Sri Lankan Banking and Finance can be categorised as a license raj. This is not because institutions are regulated by the Central Bank, but rather that the capacity to conduct business is contingent on one obtaining a license. The NBFI sector, usually understood as the Finance companies, are heavily constrained by this licensing structure. We live in a context where an insolvent company like ETI Finance is more likely to be involved in lending and deposit taking than a cash-rich company like Overseas Realty PLC.

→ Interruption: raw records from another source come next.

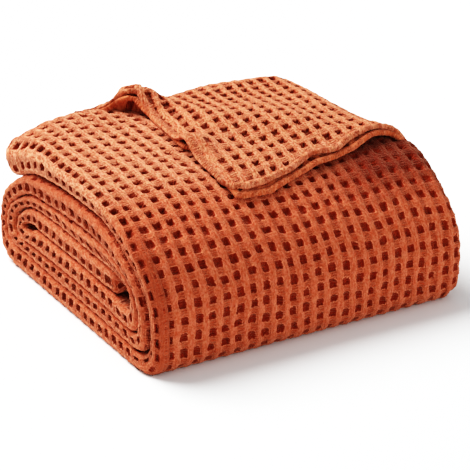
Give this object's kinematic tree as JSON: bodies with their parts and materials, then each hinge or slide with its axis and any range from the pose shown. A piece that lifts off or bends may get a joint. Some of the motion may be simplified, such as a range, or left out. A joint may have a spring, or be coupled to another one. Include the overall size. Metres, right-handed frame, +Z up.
{
  "type": "folded blanket",
  "caption": "Waffle weave cotton blanket folded lengthwise and wound flat, with a hemmed corner turned back over the top.",
  "frame": {"origin": "centre of the bounding box at the face it rests on", "axes": "+X along the rounded front from the open rolled end to the closed end, +Y to the rear, +Z up through the layers"},
  "size_m": [0.3143, 0.2861, 0.1558],
  "materials": {
    "blanket": "deep square waffle weave, matt terracotta cotton"
  },
  "bodies": {
    "root": {"blanket": "blanket"}
  },
  "joints": []
}
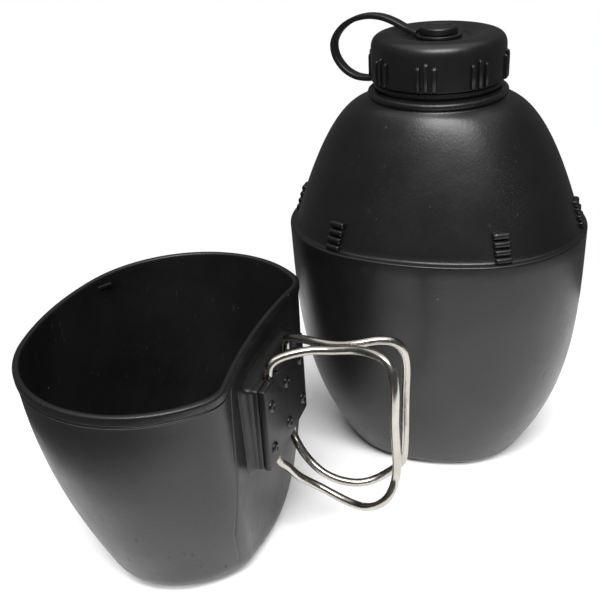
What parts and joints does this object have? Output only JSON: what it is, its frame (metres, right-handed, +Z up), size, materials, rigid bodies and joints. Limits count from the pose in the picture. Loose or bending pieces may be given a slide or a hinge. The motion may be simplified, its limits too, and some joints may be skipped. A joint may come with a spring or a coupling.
{
  "type": "canteen",
  "caption": "Kidney-shaped belt water bottle with a tethered screw cap, and the nesting mug that caps it, with a pair of folding wire handles.",
  "frame": {"origin": "on the bottle's flat base, straight below the middle of its widest section; the mug stands on the same level to the front left", "axes": "+Z up through the neck, -Y towards the bottle's convex front, +X to the bottle's right as seen from the front"},
  "size_m": [0.2132, 0.195, 0.2032],
  "materials": {
    "bottle": "moulded, semi-gloss with a fine grain",
    "cap": "moulded, semi-gloss",
    "strap": "flexible moulded plastic, satin",
    "seal": "smooth",
    "mug": "moulded, satin outside and smoother inside",
    "plate": "black, satin",
    "rivet": "black, semi-gloss",
    "wire": "bright drawn stainless steel wire"
  },
  "bodies": {
    "bottle": {"bottle_shell": "bottle", "retaining_strap": "strap"},
    "cap_carrier": {"cap_seal": "seal"},
    "cap": {"cap_shell": "cap", "strap_button": "cap"},
    "mug": {"mug_cup": "mug", "hinge_plate": "plate", "plate_rivets": "rivet"},
    "front_wire": {"front_handle": "wire"},
    "rear_wire": {"rear_handle": "wire"}
  },
  "joints": [
    {"name": "cap_lift", "type": "slide", "parent": "bottle", "child": "cap_carrier", "axis": [0, 0, 1], "range_m": [0, 0.015], "deforming": ["retaining_strap"]},
    {"name": "cap_turn", "type": "hinge", "parent": "cap_carrier", "child": "cap", "pos_m": [0, 0.0028, 0.188], "axis": [0, 0, 1], "range_deg": [0, 901]},
    {"name": "mug_lift", "type": "slide", "parent": "bottle", "child": "mug", "axis": [0, 0, 1], "range_m": [0, 0.25]},
    {"name": "front_handle_fold", "type": "hinge", "parent": "mug", "child": "front_wire", "pos_m": [-0.0472, -0.0954, 0.0687], "axis": [0, 0, -1], "range_deg": [0, 105]},
    {"name": "rear_handle_fold", "type": "hinge", "parent": "mug", "child": "rear_wire", "pos_m": [-0.0472, -0.0742, 0.0687], "axis": [0, 0, 1], "range_deg": [0, 24]}
  ],
  "couplings": [
    {"joint": "cap_turn", "follows": "cap_lift", "rad_per_m": 1047.2}
  ]
}
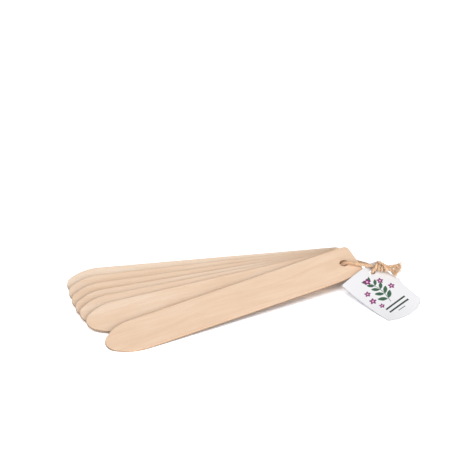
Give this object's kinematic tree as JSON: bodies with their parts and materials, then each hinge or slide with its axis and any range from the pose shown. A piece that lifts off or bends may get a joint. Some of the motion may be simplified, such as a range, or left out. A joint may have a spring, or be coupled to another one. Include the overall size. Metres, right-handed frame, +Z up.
{
  "type": "plant label stake bundle",
  "caption": "Thin wooden plant label stakes with tapered tips, fanned on a jute twine tied through their holes, with a card hang tag.",
  "frame": {"origin": "middle of the bottom stake's underside, on its centre line", "axes": "+X along the bottom stake to its drilled end, -Y to the side where the tips fan out, +Z up from the table"},
  "size_m": [0.2483, 0.0961, 0.0155],
  "materials": {
    "wood": "sanded, untreated pale birch",
    "twine": "twisted natural jute",
    "card": "matt white printed card"
  },
  "bodies": {
    "bundle": {"stake_1": "wood", "twine_core": "twine", "twine_upper": "twine", "twine_lower": "twine", "twine_knot": "twine", "tail_long": "twine", "tail_short": "twine"},
    "turning_stake_2": {"stake_2": "wood"},
    "turning_stake_3": {"stake_3": "wood"},
    "turning_stake_4": {"stake_4": "wood"},
    "turning_stake_5": {"stake_5": "wood"},
    "turning_stake_6": {"stake_6": "wood"},
    "turning_stake_7": {"stake_7": "wood"},
    "swinging_tag": {"hang_tag": "card"}
  },
  "joints": [
    {"name": "stake_2_turn", "type": "hinge", "parent": "bundle", "child": "turning_stake_2", "pos_m": [0.0899, -0.00295, 0.00113], "axis": [0, -0.1487, 0.9889], "range_deg": [-22.2, 0]},
    {"name": "stake_3_turn", "type": "hinge", "parent": "bundle", "child": "turning_stake_3", "pos_m": [0.0903, -0.00581, 0.00228], "axis": [0, -0.1487, 0.9889], "range_deg": [-24.4, 0]},
    {"name": "stake_4_turn", "type": "hinge", "parent": "bundle", "child": "turning_stake_4", "pos_m": [0.0912, -0.00851, 0.00345], "axis": [0, -0.1487, 0.9889], "range_deg": [-26.5, 0]},
    {"name": "stake_5_turn", "type": "hinge", "parent": "bundle", "child": "turning_stake_5", "pos_m": [0.0925, -0.01062, 0.00471], "axis": [0, -0.1487, 0.9889], "range_deg": [-28.4, 0]},
    {"name": "stake_6_turn", "type": "hinge", "parent": "bundle", "child": "turning_stake_6", "pos_m": [0.0944, -0.01214, 0.00606], "axis": [0, -0.1487, 0.9889], "range_deg": [-31, 0]},
    {"name": "stake_7_turn", "type": "hinge", "parent": "bundle", "child": "turning_stake_7", "pos_m": [0.0983, -0.01313, 0.008], "axis": [0, -0.1487, 0.9889], "range_deg": [-38.7, 0]},
    {"name": "tag_swivel", "type": "hinge", "parent": "bundle", "child": "swinging_tag", "pos_m": [0.11718, -0.02487, 0.0082], "axis": [0, 0, 1], "range_deg": [-3, 40]}
  ]
}
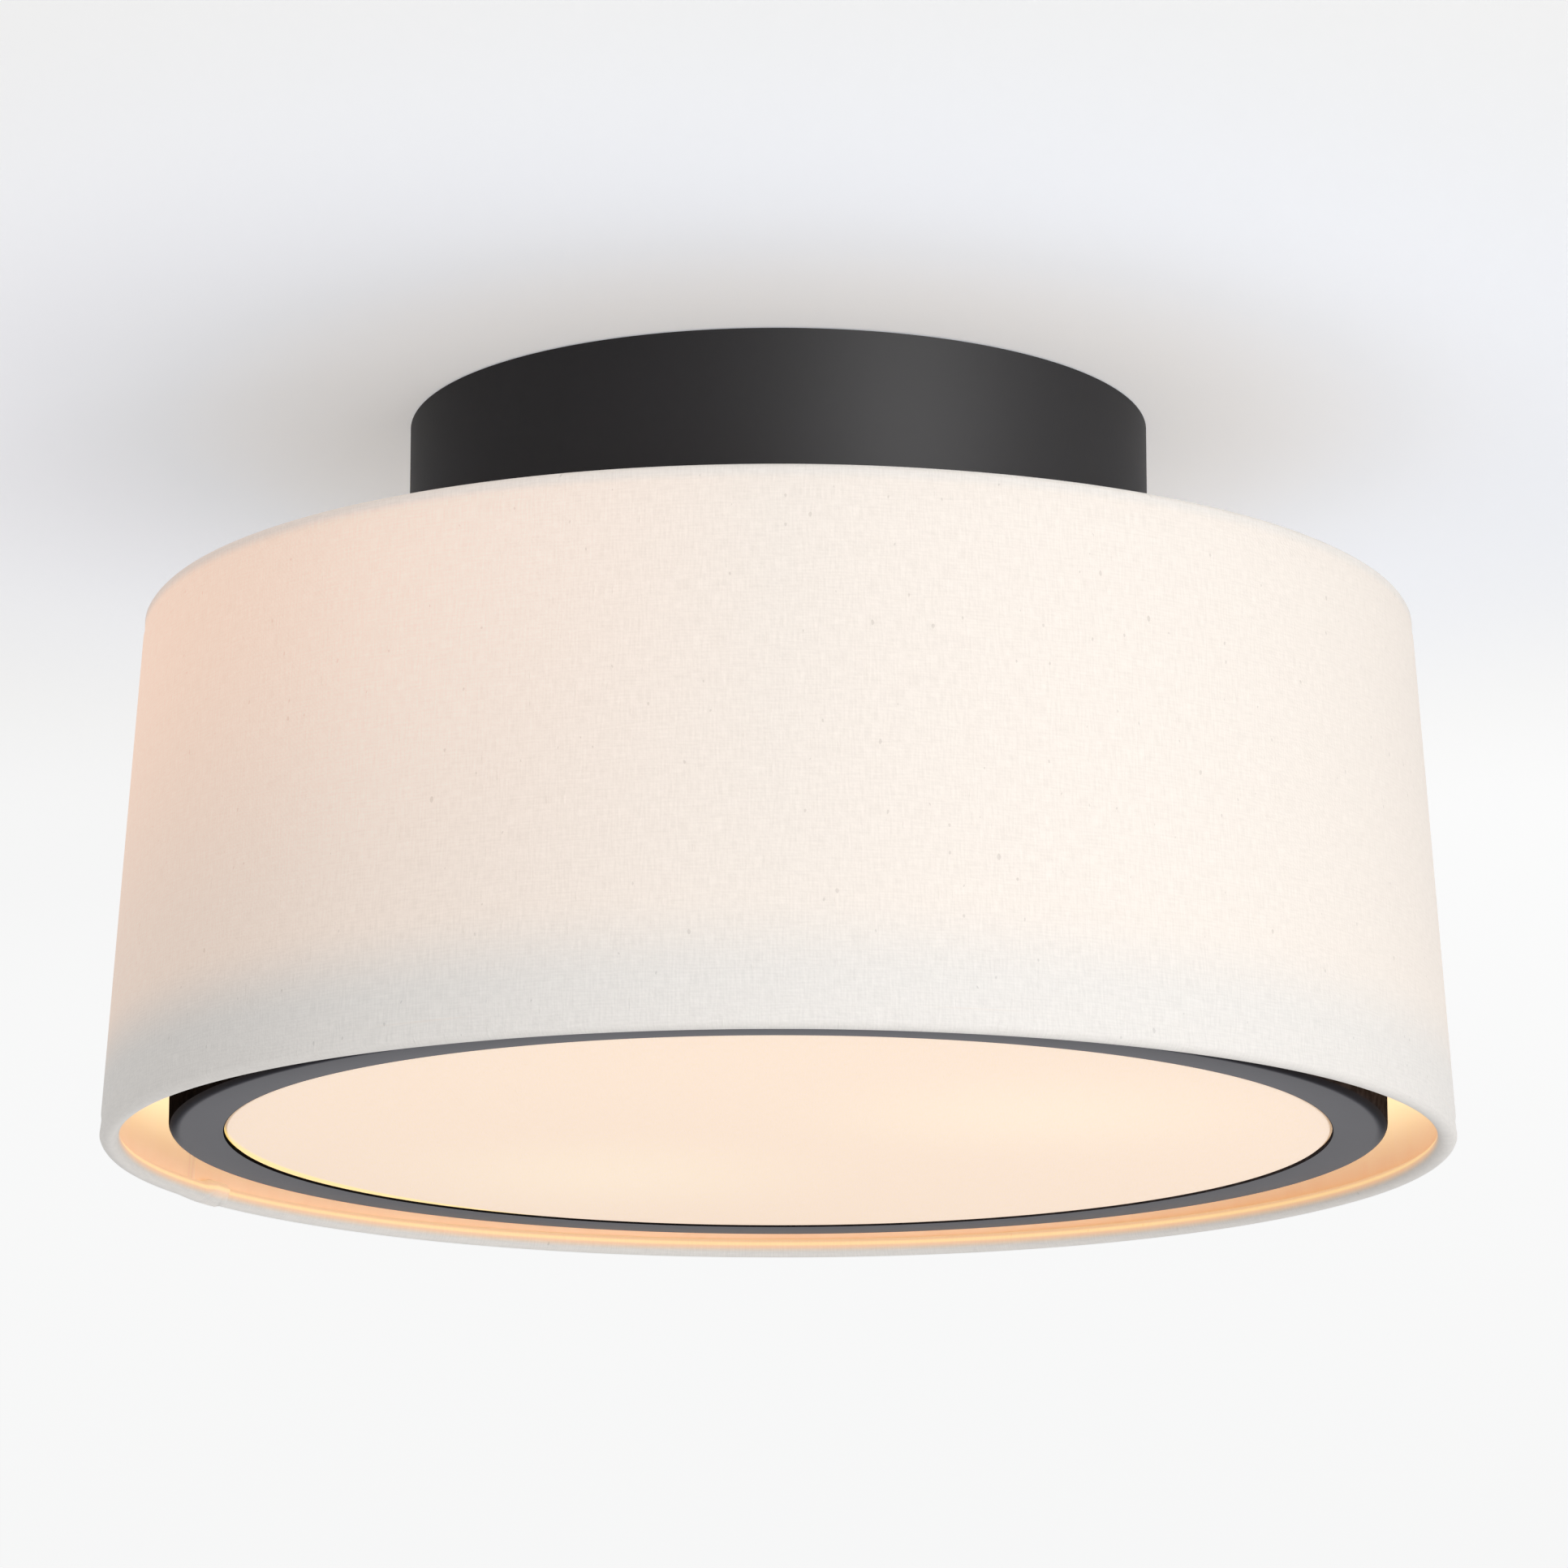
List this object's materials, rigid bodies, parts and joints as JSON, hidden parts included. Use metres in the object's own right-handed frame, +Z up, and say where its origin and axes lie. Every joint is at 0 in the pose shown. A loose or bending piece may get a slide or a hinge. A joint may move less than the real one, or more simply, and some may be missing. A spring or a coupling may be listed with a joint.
{
  "type": "flush mount ceiling light",
  "caption": "Drum flush mount ceiling light: tapered linen shade under a round canopy, with a linen-faced diffuser in a steel ring and screw lamps inside.",
  "frame": {"origin": "centre of the ceiling plane, midway between the outlet box screws, on the strap's top face", "axes": "+Z up into the ceiling, the light hangs along -Z; the strap lies along Y; -Y faces the viewer"},
  "size_m": [0.381, 0.3808, 0.2102],
  "materials": {
    "black_powder_coat": "matte black powder coat",
    "zinc_steel": "zinc plated steel",
    "white_steel": "white painted steel",
    "nickel_magnet": "nickel plated magnet",
    "green_screw": "green chromate",
    "shade_linen": "plain weave linen, off-white",
    "shade_styrene": "white styrene sheet",
    "diffuser_linen": "fine plain weave, off-white",
    "opal_acrylic": "opal acrylic, satin",
    "porcelain": "glazed white socket body",
    "brass": "bare brass",
    "lamp_cap": "rolled aluminium",
    "lamp_tip": "tinned",
    "lamp_insulator": "dark moulded insulator",
    "lamp_housing": "white moulded plastic",
    "lamp_board": "white coated aluminium board",
    "lamp_dome": "milky diffusing plastic",
    "glass_fibre": "glass fibre felt",
    "lead_black": "black lead insulation",
    "lead_white": "white lead insulation",
    "lead_green": "green lead insulation",
    "connector_plastic": "orange moulded connector",
    "bushing_plastic": "natural nylon"
  },
  "bodies": {
    "fixture": {"ceiling_crossbar": "zinc_steel", "crossbar_studs": "zinc_steel", "stud_lock_nuts": "zinc_steel", "ground_screws": "green_screw", "ground_lead": "lead_green", "canopy": "black_powder_coat", "canopy_cap_nuts": "black_powder_coat", "insulation_pad": "glass_fibre", "center_nipple": "zinc_steel", "nipple_bushings": "bushing_plastic", "nipple_top_washer": "zinc_steel", "nipple_top_nut": "zinc_steel", "spider_washer": "white_steel", "spider_spokes": "white_steel", "shade_top_ring": "white_steel", "shade_bottom_ring": "white_steel", "shade_fabric": "shade_linen", "shade_liner": "shade_styrene", "ring_carrier": "white_steel", "carrier_magnets": "nickel_magnet", "socket_bracket": "zinc_steel", "bracket_washer": "zinc_steel", "bracket_nut": "zinc_steel", "socket_screws": "zinc_steel", "lead_black": "lead_black", "lead_white": "lead_white", "wire_nuts": "connector_plastic", "socket_1_body": "porcelain", "socket_1_shell": "brass", "socket_1_contact": "brass", "socket_2_body": "porcelain", "socket_2_shell": "brass", "socket_2_contact": "brass"},
    "ring": {"ring_lower_flange": "black_powder_coat", "ring_side_wall": "black_powder_coat", "ring_upper_flange": "black_powder_coat"},
    "diffuser": {"diffuser_linen": "diffuser_linen", "diffuser_disc": "opal_acrylic"},
    "lamp_1_travel": {"bulb_1_contact": "lamp_tip"},
    "lamp_1": {"bulb_1_insulator": "lamp_insulator", "bulb_1_cap": "lamp_cap", "bulb_1_housing": "lamp_housing", "bulb_1_led_board": "lamp_board", "bulb_1_dome": "lamp_dome"},
    "lamp_2_travel": {"bulb_2_contact": "lamp_tip"},
    "lamp_2": {"bulb_2_insulator": "lamp_insulator", "bulb_2_cap": "lamp_cap", "bulb_2_housing": "lamp_housing", "bulb_2_led_board": "lamp_board", "bulb_2_dome": "lamp_dome"}
  },
  "joints": [
    {"name": "ring_pull", "type": "slide", "parent": "fixture", "child": "ring", "axis": [0, 0, -1], "range_m": [0, 0.08]},
    {"name": "diffuser_lift", "type": "slide", "parent": "ring", "child": "diffuser", "axis": [0, 0, 1], "range_m": [0, 0.05]},
    {"name": "lamp_1_slide", "type": "slide", "parent": "fixture", "child": "lamp_1_travel", "axis": [0.7771, -0.6293, 0], "range_m": [0, 0.02]},
    {"name": "lamp_1_turn", "type": "hinge", "parent": "lamp_1_travel", "child": "lamp_1", "pos_m": [0, 0, -0.105], "axis": [0.7771, -0.6293, 0], "range_deg": [0, 1980]},
    {"name": "lamp_2_slide", "type": "slide", "parent": "fixture", "child": "lamp_2_travel", "axis": [-0.7771, 0.6293, 0], "range_m": [0, 0.02]},
    {"name": "lamp_2_turn", "type": "hinge", "parent": "lamp_2_travel", "child": "lamp_2", "pos_m": [0, 0, -0.105], "axis": [-0.7771, 0.6293, 0], "range_deg": [0, 1980]}
  ],
  "couplings": [
    {"joint": "lamp_1_slide", "follows": "lamp_1_turn", "m_per_rad": 0.00057751},
    {"joint": "lamp_2_slide", "follows": "lamp_2_turn", "m_per_rad": 0.00057751}
  ]
}
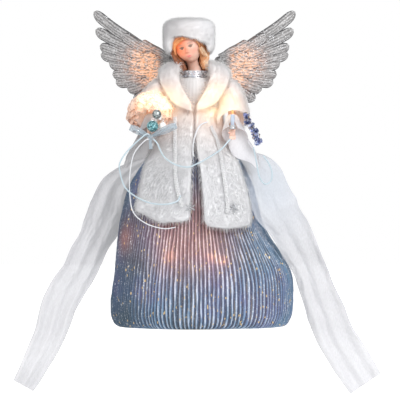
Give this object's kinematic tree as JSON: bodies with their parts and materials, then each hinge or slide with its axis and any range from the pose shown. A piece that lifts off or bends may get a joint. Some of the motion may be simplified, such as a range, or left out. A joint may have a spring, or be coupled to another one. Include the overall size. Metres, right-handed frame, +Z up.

This is partly due to a long-running conspiracy by the Central Bank and partly due to the love of financial intermediation by the current Governor. The conspiracy is a simple one. They give licenses, and limit the capacity to operate to these licenses. The licenses subsequently become of significant value. Therefore, the chronological distribution of licenses is heavily skewed towards the early 2000s. Insiders knew of the Central Bank’s policy and obtained licenses, which they would sell on to people who honestly wanted to operate as a financial institution in a latter period. Therefore, it is very common for listed NBFI tickers to differ from the existing companies’ names, changing names frequently like con artists. It would be in the public interest to hand out licenses to companies that had the honest capacity to operate as financial institutions, and be more proactive in taking away licenses from ones that did not. The CB Governor, as an economist, has a bias towards the importance of his own profession. The Governor has consistently put forth policy that would require banks to make large computations, and prevent smaller players from operating in the market. Take his current stance that banking corporate debt be limited to institutional players. The debt market sans bank debt is choked of activity, as they will not allow online access to the trading system. Large computations can also be very wrong, and given the banking concentration the Governor wishes to see, would pose significant systemic risk.
I agree with the CB Governor in a certain sense that there are too many finance companies, which brings about a need for consolidation. I further think that they should not operate as pseudo-banks, but rather as specialist lending institutions. Banks, in my opinion, should be more involved in project financing and have very low risk tolerance. Deposit-taking activity of NBFIs, on the other hand, should have more risk-bearing on the part of the depositor, with return being contingent on the repayment of the borrower. Finance companies currently do handle large sums of cash with little scope for AML, treasury operations, FX hedging, and portfolio diversification. His policy of forced consolidation thinly veiled as capital requirements, however, is misguided.
The new license freeze might be in part due to the existence of insolvent NBFIs. The CB and Treasury might be hoping to sell the license, in lieu of liquidating these companies and settling depositors from their own cash flows. However, the rescue of these companies has been very slow and fraught with suspicious activity, for example the ETI-group owned Swarnavahini, which was too important a media institution to be handed over to any investor. The legal minefield that plagues insolvent NBFIs, compounded by the legal minutiae that is our law, are heavy obstacles to any potential revival. It is unfair and unwise to expect foreign financiers concerned with operating financial institutions to take such risks. Acting swiftly to liquidate these companies will improve the stability of the system.
When I say there are too many finance companies, I don’t mean that there is too much competition. There is a lack of competition.
Banking tariffs have become more regressive under Indrajit’s tenure. What I mean is that there are too many companies with common ownership, starting with the Government, which owns multiple poorly run finance companies and banks by proxy that should come under common management. LOLC, Vallibel, and the major banks all own too many institutions. Giving an incentive to amalgamate and taking away the value of holding a license will result in a much less superficially dense sector. This would make regulation easier.
If our financial institutions were better regulated and policy was enacted in the public interest, we would have better economic outcomes. Our payment system is incredibly expensive and inefficient. The intent of policy is usually seen through outcomes. It is sad that we currently live in a world wherein the markets are gambling on which firm will consume the other to meet minimum capital requirements. Shareholder wealth is being wasted and firms are being told to operate at scales that are in some instances twice their current operations. How is this more stable, Indrajit?